Efficiencies of these pumps, however, tend to be a little lower, owing to leakage of
water from the high pressure chamber to the low pressure chamber. In addition, the
clearances between impellers and casing need to be substantially less to give good
performance, which creates reliability problems. Another modification to suit
centrifugal pumps to larger heads is to include a water injector (jet pump). However it
is more common to use multistage centrifugal pumps for larger heads. These have
been used successfully to pump water up to heights of 600 m but not with solar power
(von Aichberger, 2003). Unfortunately, centrifugal pumps can only operate at
maximum efficiency at a single operating point, even when a maximum power point
tracker is used, so efficiency is reduced at all but an optimal insolation level (Sharma
et al., 1995).
Figure 11.6. Typical efficiency characteristics of a centrifugal pump at variable speed
3
(60 m head, 10 m /h flow rate, 3 kW power). (Used with permission of Thomson,
Landau, M., Sachau, J. & Raatz, A. (1992), ‘Photovoltaic pumping system for
intermittent operation’, Proc. 11th EC Photovoltaic Solar Energy Conference,
Montreux, Switzerland, pp. 1391–1394, Fig.1, Published by Taylor & Francis 1993)
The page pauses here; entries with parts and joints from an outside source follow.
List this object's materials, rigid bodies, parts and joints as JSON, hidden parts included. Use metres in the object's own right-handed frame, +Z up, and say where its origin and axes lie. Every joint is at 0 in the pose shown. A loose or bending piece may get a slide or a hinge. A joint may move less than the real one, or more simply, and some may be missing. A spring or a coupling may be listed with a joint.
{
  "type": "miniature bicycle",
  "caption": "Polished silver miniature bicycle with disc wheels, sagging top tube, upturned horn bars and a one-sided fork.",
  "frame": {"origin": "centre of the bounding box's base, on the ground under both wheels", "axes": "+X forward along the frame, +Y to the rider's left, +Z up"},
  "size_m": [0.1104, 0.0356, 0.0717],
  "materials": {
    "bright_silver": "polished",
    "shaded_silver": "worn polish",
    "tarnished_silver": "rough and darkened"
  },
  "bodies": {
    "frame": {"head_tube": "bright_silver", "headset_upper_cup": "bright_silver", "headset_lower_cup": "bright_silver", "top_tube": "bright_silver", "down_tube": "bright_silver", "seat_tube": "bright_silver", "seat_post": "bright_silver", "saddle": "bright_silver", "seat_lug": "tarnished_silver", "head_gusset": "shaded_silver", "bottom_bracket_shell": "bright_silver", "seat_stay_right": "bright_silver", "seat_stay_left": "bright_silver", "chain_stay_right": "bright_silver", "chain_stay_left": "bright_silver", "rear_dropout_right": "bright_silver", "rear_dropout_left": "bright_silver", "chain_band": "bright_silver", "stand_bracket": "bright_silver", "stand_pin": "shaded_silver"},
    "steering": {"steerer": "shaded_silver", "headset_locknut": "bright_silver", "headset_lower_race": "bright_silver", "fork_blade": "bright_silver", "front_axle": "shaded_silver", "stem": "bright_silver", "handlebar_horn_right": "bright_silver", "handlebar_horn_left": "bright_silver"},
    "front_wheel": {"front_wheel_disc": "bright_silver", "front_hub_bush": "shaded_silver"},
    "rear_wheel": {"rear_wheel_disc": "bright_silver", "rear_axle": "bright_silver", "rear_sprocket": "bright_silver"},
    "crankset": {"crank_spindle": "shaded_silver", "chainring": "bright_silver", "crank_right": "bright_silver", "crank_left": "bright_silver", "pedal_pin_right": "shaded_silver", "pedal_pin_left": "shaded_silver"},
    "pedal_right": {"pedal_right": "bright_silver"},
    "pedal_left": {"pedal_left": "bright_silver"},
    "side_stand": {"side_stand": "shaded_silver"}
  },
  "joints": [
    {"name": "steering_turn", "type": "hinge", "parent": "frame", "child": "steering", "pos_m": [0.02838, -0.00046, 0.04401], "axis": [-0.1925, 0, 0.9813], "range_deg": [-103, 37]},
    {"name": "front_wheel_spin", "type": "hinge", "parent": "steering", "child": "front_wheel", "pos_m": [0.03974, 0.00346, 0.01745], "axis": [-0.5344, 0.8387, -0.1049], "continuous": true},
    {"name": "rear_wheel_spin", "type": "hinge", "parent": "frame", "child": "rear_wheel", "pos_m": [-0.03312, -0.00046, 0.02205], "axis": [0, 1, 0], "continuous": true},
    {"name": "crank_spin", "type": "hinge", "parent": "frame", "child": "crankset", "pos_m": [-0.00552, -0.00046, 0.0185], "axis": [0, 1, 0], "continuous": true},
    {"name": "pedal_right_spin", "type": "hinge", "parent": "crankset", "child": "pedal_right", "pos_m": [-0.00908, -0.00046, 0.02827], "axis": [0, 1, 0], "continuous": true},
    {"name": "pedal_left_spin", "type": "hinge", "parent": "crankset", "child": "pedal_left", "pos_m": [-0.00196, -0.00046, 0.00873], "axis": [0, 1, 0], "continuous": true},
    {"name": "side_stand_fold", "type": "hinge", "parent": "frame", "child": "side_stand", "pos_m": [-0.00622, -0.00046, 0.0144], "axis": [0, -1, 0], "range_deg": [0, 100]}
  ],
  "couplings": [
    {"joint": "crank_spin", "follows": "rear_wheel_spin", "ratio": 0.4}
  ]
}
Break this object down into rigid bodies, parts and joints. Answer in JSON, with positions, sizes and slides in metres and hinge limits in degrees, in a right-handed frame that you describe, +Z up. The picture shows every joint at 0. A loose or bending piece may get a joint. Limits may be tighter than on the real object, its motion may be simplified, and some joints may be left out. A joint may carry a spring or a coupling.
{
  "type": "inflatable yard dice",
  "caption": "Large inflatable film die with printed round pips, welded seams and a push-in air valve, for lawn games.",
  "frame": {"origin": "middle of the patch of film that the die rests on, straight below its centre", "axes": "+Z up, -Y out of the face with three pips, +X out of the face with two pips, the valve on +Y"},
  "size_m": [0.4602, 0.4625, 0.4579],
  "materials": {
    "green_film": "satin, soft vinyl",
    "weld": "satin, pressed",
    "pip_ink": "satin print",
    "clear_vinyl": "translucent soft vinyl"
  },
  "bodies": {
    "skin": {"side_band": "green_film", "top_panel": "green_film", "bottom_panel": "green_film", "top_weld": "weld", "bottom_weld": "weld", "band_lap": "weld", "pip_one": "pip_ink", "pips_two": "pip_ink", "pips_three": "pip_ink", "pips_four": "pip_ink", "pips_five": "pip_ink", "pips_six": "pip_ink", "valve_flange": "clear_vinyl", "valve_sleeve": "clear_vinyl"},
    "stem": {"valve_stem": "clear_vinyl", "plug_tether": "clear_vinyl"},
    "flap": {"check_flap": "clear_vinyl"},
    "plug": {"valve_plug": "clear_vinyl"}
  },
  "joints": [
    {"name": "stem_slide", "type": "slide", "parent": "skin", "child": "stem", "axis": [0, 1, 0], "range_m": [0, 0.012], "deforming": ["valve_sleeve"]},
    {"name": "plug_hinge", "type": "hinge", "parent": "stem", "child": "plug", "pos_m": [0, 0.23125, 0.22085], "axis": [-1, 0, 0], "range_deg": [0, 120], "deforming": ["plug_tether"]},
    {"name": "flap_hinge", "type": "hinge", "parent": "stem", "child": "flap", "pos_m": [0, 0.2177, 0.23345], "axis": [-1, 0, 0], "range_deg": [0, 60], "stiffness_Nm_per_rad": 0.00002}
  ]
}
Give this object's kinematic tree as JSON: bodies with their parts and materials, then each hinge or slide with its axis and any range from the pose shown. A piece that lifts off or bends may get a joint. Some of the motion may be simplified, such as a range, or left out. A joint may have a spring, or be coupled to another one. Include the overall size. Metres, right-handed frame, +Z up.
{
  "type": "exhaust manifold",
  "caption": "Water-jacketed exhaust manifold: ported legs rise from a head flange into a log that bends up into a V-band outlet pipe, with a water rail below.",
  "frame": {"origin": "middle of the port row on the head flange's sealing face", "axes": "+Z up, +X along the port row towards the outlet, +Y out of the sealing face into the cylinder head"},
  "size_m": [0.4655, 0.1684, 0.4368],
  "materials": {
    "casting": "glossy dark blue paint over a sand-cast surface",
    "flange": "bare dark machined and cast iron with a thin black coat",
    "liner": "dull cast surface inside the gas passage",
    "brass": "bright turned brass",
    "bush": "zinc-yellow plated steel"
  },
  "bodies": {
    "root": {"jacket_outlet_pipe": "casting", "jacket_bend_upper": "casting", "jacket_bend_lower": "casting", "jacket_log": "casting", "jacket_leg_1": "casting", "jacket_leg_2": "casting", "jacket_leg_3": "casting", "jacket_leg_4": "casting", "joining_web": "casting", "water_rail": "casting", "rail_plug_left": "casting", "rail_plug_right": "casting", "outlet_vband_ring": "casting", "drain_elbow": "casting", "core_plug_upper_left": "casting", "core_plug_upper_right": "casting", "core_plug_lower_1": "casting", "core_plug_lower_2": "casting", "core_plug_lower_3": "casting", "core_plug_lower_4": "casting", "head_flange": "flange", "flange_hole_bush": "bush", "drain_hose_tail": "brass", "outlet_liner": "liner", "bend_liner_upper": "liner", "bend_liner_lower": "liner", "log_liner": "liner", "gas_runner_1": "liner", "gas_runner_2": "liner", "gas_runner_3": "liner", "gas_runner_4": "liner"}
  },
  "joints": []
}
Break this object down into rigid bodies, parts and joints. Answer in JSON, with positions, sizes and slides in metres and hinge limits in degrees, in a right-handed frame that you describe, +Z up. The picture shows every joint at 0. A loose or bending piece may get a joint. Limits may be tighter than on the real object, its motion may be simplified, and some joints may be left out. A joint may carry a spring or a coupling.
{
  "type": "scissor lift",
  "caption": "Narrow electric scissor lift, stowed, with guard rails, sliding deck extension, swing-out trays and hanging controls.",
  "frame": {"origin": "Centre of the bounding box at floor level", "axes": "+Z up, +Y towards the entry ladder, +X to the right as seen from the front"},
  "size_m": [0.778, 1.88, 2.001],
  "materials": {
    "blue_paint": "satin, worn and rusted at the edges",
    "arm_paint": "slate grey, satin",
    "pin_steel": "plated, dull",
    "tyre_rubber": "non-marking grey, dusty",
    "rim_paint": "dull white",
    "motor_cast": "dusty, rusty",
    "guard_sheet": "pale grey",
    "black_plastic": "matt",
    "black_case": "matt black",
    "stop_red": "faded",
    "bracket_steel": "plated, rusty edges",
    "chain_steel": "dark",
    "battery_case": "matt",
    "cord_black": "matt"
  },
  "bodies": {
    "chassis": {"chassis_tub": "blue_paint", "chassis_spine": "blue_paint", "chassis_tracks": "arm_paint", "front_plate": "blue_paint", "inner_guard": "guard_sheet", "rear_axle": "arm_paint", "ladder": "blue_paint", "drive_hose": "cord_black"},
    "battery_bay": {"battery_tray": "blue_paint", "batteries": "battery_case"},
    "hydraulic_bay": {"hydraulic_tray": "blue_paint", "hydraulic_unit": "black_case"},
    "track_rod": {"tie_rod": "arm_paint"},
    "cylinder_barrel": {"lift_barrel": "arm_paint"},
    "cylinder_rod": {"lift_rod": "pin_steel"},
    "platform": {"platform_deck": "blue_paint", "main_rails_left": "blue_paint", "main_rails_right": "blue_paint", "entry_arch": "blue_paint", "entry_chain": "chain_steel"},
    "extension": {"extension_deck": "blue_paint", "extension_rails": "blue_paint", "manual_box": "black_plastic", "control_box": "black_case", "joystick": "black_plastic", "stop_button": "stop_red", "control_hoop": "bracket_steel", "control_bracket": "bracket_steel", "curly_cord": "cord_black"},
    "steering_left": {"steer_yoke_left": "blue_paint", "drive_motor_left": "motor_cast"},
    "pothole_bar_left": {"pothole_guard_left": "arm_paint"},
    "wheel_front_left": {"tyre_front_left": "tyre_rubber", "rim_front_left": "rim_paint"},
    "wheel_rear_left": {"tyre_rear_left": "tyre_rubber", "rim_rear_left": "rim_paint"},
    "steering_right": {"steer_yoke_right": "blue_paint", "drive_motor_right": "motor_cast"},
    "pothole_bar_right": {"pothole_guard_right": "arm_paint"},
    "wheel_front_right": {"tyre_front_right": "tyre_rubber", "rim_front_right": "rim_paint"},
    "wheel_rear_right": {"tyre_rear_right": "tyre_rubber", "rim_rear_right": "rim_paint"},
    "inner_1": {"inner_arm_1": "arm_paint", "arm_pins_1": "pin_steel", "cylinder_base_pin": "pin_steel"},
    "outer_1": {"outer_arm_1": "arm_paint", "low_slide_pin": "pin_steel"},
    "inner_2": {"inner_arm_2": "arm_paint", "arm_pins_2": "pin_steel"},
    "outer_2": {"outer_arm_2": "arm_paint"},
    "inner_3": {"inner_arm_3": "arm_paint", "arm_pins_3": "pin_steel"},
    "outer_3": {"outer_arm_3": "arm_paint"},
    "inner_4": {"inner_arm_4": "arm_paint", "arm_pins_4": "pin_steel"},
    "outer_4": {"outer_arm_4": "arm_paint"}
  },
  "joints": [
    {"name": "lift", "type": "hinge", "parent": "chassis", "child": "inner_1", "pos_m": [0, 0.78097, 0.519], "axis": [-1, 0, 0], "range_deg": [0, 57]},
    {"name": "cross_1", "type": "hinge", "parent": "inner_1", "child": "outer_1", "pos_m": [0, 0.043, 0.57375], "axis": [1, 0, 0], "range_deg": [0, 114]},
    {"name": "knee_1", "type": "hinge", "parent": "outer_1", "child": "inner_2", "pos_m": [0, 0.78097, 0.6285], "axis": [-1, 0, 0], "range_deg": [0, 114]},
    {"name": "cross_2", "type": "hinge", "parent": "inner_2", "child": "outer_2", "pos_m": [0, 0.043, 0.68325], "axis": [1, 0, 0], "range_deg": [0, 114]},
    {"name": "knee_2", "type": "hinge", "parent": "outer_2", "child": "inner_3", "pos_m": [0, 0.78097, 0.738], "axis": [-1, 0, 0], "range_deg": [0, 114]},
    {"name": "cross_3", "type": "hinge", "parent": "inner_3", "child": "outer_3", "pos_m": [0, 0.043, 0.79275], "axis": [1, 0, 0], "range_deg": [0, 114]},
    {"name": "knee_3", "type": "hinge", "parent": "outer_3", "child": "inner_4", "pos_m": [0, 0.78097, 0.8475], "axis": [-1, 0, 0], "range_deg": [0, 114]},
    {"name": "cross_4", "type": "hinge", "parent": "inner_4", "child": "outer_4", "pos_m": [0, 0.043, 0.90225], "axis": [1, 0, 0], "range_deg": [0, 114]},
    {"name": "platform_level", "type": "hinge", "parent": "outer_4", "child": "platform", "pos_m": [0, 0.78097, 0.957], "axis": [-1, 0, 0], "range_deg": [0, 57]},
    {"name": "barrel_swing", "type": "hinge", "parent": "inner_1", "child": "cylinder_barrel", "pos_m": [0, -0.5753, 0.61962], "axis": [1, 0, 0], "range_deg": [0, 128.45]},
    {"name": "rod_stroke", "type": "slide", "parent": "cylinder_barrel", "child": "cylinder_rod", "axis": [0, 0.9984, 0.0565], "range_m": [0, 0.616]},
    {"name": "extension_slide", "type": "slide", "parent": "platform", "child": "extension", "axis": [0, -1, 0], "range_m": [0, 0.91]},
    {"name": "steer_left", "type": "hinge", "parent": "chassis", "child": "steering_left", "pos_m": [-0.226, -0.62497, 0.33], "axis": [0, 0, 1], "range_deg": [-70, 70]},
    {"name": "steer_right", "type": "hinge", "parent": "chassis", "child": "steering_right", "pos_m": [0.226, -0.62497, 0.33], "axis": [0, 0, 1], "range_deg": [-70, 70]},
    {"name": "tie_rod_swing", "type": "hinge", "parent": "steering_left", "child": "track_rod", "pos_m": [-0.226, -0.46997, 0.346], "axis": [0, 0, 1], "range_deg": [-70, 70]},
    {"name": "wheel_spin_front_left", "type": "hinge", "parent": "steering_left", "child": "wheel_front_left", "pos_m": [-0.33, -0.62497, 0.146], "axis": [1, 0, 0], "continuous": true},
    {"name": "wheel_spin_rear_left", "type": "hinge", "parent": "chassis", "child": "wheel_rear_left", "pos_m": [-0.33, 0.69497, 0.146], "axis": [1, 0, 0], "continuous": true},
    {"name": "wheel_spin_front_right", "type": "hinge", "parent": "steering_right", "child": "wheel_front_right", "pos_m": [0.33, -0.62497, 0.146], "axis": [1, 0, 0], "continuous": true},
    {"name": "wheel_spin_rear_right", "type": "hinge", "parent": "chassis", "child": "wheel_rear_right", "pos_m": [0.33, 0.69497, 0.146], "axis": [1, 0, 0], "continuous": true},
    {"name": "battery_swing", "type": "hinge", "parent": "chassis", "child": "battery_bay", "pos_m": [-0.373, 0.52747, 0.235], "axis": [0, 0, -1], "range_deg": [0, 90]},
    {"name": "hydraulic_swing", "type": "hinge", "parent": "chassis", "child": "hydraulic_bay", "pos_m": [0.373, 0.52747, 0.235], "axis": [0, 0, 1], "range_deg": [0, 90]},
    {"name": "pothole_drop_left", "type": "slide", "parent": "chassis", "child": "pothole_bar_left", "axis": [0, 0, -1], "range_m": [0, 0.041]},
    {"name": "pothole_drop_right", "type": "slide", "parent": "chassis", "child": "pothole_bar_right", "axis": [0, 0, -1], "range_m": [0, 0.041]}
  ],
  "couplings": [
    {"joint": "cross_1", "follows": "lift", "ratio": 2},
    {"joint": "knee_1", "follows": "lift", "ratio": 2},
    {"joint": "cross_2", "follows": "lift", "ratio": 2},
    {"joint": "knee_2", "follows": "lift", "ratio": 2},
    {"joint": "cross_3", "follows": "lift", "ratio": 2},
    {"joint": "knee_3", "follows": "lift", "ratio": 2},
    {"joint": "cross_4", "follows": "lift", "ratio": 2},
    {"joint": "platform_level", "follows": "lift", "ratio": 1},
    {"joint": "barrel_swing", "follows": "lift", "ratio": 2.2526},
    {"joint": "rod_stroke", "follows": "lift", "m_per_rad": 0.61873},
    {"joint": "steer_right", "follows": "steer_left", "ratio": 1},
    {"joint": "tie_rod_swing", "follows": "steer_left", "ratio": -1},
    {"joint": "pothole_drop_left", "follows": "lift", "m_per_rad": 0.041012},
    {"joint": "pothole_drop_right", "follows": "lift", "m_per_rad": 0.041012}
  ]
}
Other advantages of centrifugal pumps include their simplicity (with a minimum of
moving parts) and corresponding reliability, low cost, robustness, tolerance to
pumping particulates and low starting torque. On the other hand, another potential
limitation of centrifugal pumps is their inability to be self-priming, although
technology exists for overcoming this impediment (von Aichberger, 2003).
Consequently, they are frequently used as submersible pumps, preferably in
conjunction with a submersible motor. For many years this has been a problem, since
the preferred DC motors were not submersible owing to the presence of the brushes.